### Stored data
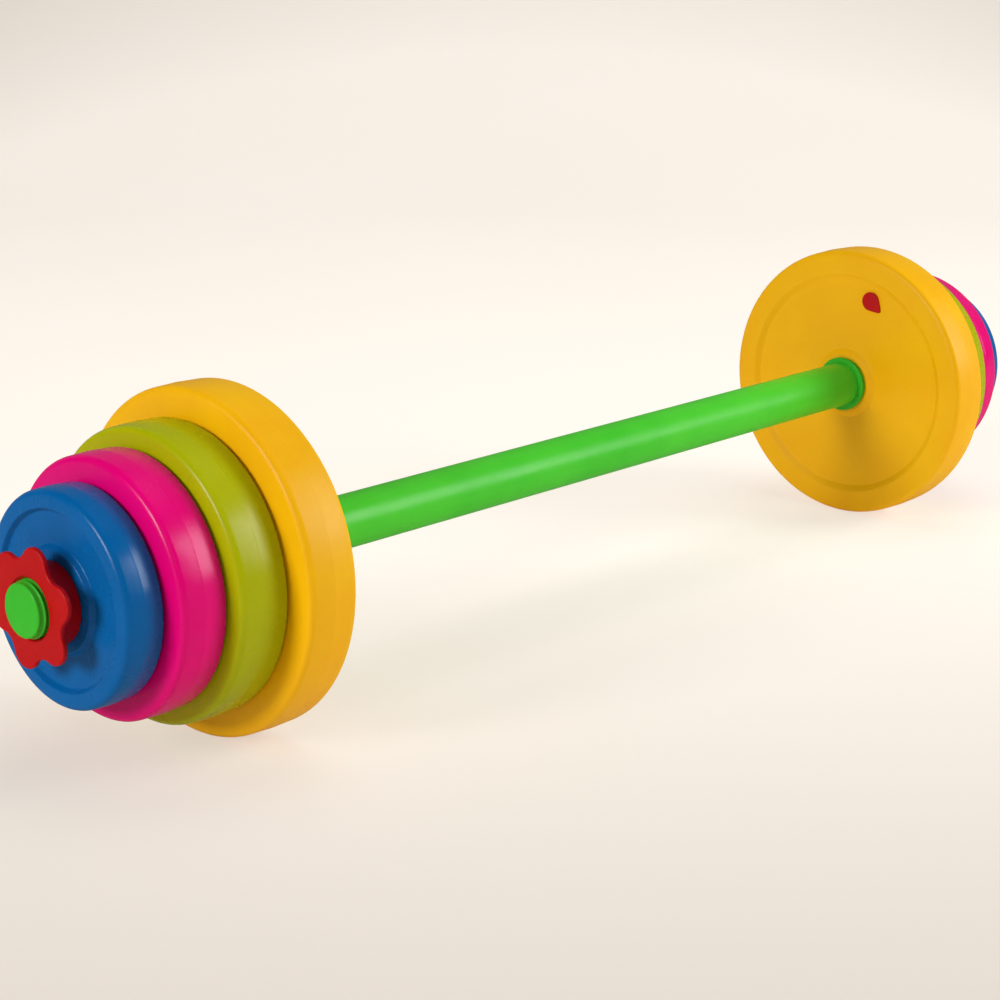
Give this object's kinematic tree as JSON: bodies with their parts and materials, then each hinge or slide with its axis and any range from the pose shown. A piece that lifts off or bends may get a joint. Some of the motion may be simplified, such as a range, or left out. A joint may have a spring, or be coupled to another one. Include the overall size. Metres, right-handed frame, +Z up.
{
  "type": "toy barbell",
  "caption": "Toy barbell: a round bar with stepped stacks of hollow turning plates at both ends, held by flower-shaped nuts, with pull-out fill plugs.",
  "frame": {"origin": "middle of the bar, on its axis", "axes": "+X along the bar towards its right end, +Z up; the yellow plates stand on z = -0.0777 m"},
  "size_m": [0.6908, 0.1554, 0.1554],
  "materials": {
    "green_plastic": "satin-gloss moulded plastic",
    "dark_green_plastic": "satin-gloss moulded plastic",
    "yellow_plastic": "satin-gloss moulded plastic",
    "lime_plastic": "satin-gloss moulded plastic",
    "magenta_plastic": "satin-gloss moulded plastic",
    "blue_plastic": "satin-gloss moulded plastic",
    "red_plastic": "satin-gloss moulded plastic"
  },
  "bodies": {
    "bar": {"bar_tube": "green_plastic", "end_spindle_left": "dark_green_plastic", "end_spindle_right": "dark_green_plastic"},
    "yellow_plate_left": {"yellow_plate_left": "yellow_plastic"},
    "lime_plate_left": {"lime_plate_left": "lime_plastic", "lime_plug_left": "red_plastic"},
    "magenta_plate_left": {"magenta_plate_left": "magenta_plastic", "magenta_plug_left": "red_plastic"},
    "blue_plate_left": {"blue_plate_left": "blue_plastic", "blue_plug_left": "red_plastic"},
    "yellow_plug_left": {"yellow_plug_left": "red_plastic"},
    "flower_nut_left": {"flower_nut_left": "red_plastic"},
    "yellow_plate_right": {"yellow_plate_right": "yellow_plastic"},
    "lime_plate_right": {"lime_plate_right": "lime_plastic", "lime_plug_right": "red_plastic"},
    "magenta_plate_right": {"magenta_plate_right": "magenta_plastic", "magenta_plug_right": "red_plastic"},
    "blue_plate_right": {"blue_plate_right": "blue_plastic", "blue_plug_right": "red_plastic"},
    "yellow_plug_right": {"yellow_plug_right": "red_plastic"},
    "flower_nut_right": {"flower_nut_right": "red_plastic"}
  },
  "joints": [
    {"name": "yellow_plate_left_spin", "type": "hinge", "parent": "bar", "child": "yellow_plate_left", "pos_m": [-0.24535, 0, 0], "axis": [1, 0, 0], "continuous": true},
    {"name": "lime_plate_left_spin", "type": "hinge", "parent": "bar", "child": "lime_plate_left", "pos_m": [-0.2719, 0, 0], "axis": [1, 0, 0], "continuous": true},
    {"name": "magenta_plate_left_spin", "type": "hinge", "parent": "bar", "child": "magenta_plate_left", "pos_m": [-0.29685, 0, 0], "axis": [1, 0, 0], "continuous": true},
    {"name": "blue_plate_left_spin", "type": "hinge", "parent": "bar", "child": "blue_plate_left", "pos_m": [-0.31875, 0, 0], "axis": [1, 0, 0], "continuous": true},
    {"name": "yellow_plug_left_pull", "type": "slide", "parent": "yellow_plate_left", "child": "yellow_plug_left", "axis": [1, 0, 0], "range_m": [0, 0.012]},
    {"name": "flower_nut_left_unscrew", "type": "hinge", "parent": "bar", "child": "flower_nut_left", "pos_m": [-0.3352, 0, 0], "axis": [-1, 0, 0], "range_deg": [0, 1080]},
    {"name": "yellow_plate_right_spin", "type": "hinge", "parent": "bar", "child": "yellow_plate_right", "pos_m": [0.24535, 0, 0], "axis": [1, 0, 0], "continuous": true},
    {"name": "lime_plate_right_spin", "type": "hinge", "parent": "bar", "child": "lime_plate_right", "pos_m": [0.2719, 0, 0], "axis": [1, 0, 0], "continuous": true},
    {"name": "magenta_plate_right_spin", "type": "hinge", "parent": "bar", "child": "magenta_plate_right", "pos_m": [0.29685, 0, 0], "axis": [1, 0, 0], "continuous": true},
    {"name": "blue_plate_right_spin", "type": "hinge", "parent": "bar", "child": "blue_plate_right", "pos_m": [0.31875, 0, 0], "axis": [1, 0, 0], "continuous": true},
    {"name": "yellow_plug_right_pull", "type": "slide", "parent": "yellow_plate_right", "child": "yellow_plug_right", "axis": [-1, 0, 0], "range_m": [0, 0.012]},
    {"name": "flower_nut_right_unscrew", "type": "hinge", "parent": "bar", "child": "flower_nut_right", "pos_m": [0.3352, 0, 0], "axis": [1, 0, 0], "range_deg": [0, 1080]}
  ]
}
---
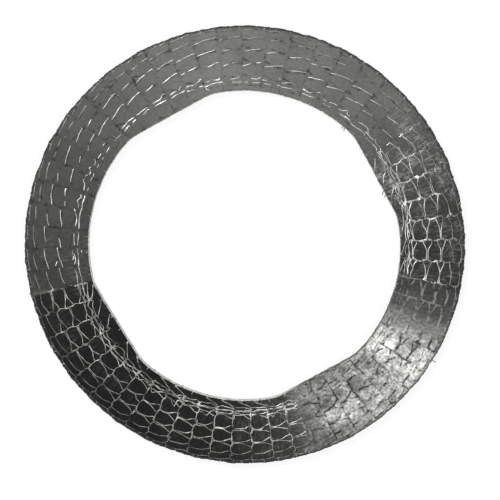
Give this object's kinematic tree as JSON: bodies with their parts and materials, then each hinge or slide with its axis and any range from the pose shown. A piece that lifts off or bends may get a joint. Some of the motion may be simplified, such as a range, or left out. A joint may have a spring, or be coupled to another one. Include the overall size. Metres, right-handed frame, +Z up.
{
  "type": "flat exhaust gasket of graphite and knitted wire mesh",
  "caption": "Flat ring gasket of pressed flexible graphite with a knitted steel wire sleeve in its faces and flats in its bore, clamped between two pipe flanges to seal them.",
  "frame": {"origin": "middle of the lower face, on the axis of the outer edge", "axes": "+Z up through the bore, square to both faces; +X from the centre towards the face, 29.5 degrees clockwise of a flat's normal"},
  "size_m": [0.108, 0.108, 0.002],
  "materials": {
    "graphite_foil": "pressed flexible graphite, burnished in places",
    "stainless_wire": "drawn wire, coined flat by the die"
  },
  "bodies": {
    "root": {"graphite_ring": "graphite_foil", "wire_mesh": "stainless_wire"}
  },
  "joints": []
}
--
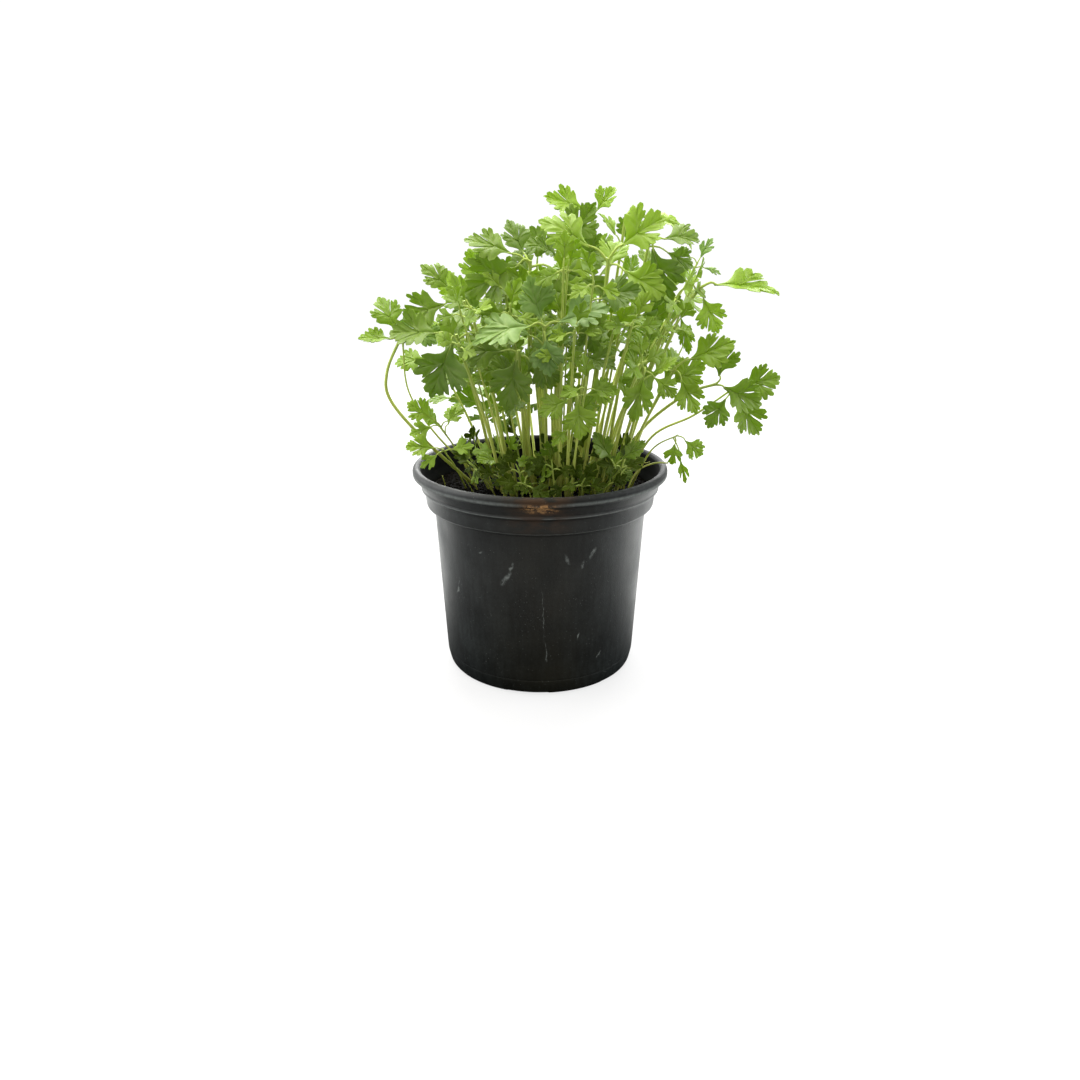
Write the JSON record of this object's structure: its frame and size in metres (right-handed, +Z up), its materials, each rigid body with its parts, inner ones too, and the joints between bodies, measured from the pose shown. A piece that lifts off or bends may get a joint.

### Short problem
Copy each line of the preceding data that contains the string "joints".

### Reply
  "joints": [
  "joints": []
Write the JSON record of this object's structure: its frame and size in metres (right-handed, +Z up), its materials, each rigid body with its parts, inner ones too, and the joints between bodies, measured from the pose shown. A piece that lifts off or bends may get a joint.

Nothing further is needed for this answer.